We are picked up at the charming little airport in Phalaborwa. On our trip to Mpala, the savannah around us is silver gray with only a little green. But the vegetation however, show tiny little leaves. We are writing Monday, October 30, 2017. Both the striped lizards and birds like Trumpeter Hornbill and Purple Crested Turaco bark and chase each other in the trees of the lodge as we are welcomed by the whole smiling family at Mpala Lodge. We are getting chalet number 1, 2 and 3. From the terrace at the chalet 2 we immediately enjoy the view down the Oliphants River. There are warthogs grazing – or rather said: They kneel on their “knees” when they are grazing. On the opposite river bank a large group of graceful impala, and a few kudus are ruminanting in the shadow of some leafless trees.

Striped lizzards in Spring moode






Vehyumbeleri Dancers, colorful and joyful

We are invited to a welcome drink, and colorful dancers rush forward. Their joy of life is spreading to the terrace, where we sit with a glass of deliciously cool bubbles – us 6 a little tired-of-traveling Danish friends.

But then I become almost euphoric because the singing group breaks into the “Shosholoza” song … a song I have enjoyed singing in my choir (Vokalists) at home. Here the song is obvious – in the exact right frame. “Sho-sho-lo-za … South Africa!” First meal is taken on the main terrace overlooking the river in the sunset, and we still do not understand why we must not go alone to our beautiful chalet at the top of the hill, for a night’s well earned rest before the next mornings first game drive. Here it seems silent and harmless, and very dark? However, strange sounds from the river reveal a bunch of hippos in the dark. And what else may be luring in the dark, hoping for a bite of danish treat …


We easy to fall in love with “our”  chalet no 1-2.

Tuesday 31 October and after a good night’s sleep, we enjoy the birds songs, a cup of coffee and the sunrise on the terrace before the phone rings. We are ready for the first game drive! While “our” Hadada-ibis and “our” kingfisher have said a clearly good morning in their very own, noisy way!

Sunrise at no 1-2



Quickly the day offer experiences: Yellow-billed hornbills are the closest character here. A very big eagle poses beautifully in the early light – Martial Eagle! We see lots of lovely animals: Zebra, wilderbeast, warthog, kudu, impala, bushbucks and nyala – the one with the yellow legs:





After breakfast and some time of siesta on the terrace spend with naming the many new birds we see – today’s adventures continues in the dust:

Bike tour in a beautiful nature reserve.
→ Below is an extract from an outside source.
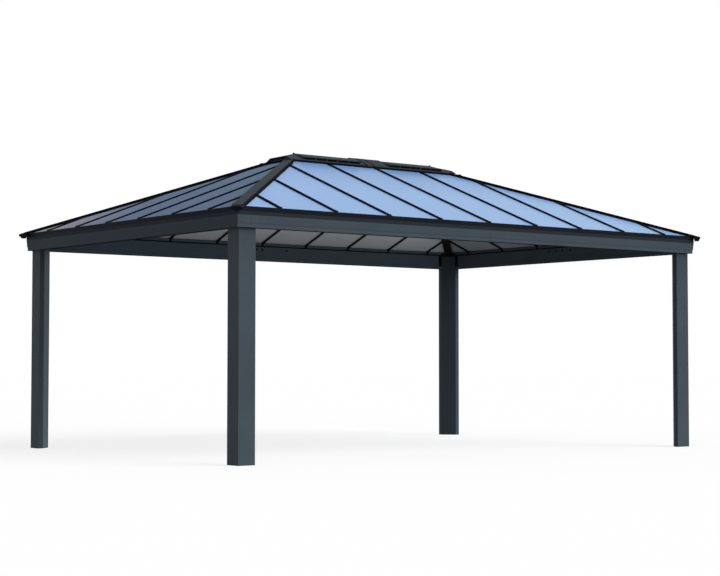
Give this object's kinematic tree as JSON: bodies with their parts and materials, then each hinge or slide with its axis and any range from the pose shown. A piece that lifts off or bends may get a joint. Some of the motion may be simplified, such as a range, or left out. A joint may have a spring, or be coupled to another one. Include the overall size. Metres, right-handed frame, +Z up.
{
  "type": "hardtop gazebo",
  "caption": "Open rectangular hardtop gazebo: corner posts, gutter beams, hip roof of translucent sheets between dark ribs, and a raised slotted ridge vent.",
  "frame": {"origin": "centre of the four feet's outline, on the floor", "axes": "+X along the long side, +Y along the short side, +Z up"},
  "size_m": [6.105, 4.253, 3.0992],
  "materials": {
    "frame_metal": "powder coated, fine satin",
    "trim_metal": "powder coated, fine satin",
    "rib_metal": "powder coated, satin",
    "cap_grey": "powder coated, matt",
    "black_moulding": "moulded, matt",
    "roof_sheet": "translucent grey sheet, gloss outside"
  },
  "bodies": {
    "root": {"post_front_right": "frame_metal", "beam_corner_front_right": "frame_metal", "hip_rafter_front_right": "rib_metal", "hip_cap_front_right": "cap_grey", "post_back_right": "frame_metal", "beam_corner_back_right": "frame_metal", "hip_rafter_back_right": "rib_metal", "hip_cap_back_right": "cap_grey", "post_back_left": "frame_metal", "beam_corner_back_left": "frame_metal", "hip_rafter_back_left": "rib_metal", "hip_cap_back_left": "cap_grey", "post_front_left": "frame_metal", "beam_corner_front_left": "frame_metal", "hip_rafter_front_left": "rib_metal", "hip_cap_front_left": "cap_grey", "foot_plates": "frame_metal", "post_brackets": "rib_metal", "hip_bars": "rib_metal", "hip_end_caps": "black_moulding", "gutter_beam_front_west": "frame_metal", "gutter_beam_front_east": "frame_metal", "gutter_beam_back_west": "frame_metal", "gutter_beam_back_east": "frame_metal", "gutter_beam_left": "frame_metal", "gutter_beam_right": "frame_metal", "eave_trim_front": "trim_metal", "ribs_front": "rib_metal", "roof_sheets_front": "roof_sheet", "eave_trim_right": "trim_metal", "ribs_right": "rib_metal", "roof_sheets_right": "roof_sheet", "eave_trim_back": "trim_metal", "ribs_back": "rib_metal", "roof_sheets_back": "roof_sheet", "eave_trim_left": "trim_metal", "ribs_left": "rib_metal", "roof_sheets_left": "roof_sheet", "vent_curb": "rib_metal", "vent_middle": "cap_grey", "vent_end_left": "cap_grey", "vent_end_right": "cap_grey", "vent_louvre_left": "cap_grey", "vent_louvre_right": "cap_grey"}
  },
  "joints": []
}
But the mashines are noisy and dusty. Not a prefered activity for me!

Three of us choose to sit in the game drive vehicle that follow at the rear: We get our dust today! We spot the vulture on the nest, a couple of European bee eaters, a yellow-billed, kite – and fresh elephant dung. We see a jackal, but no lions, giraffes, rhinos or elephants! However, the evening is very special: We are having the dinner in the bush camp in the candles and the lights of the fire, to the sound of singing night jar: “Fiery-necked night jar” sings melodically and gets the answer from far away. One of the other guests has an app with South African bird songs and play it, which lures the night jar closer. The sounds around us and the delicious steak and good South African red wine creates an incredibly nice atmosphere for the evenings dinner. There is even a toilet with flushing water and a washbassin with tap water so the dust from the afternoon’s trip experiences can be washed of! On the bumpy road back towards the lodge, our guide holds a powerful lamp in the hand and lights to all sides.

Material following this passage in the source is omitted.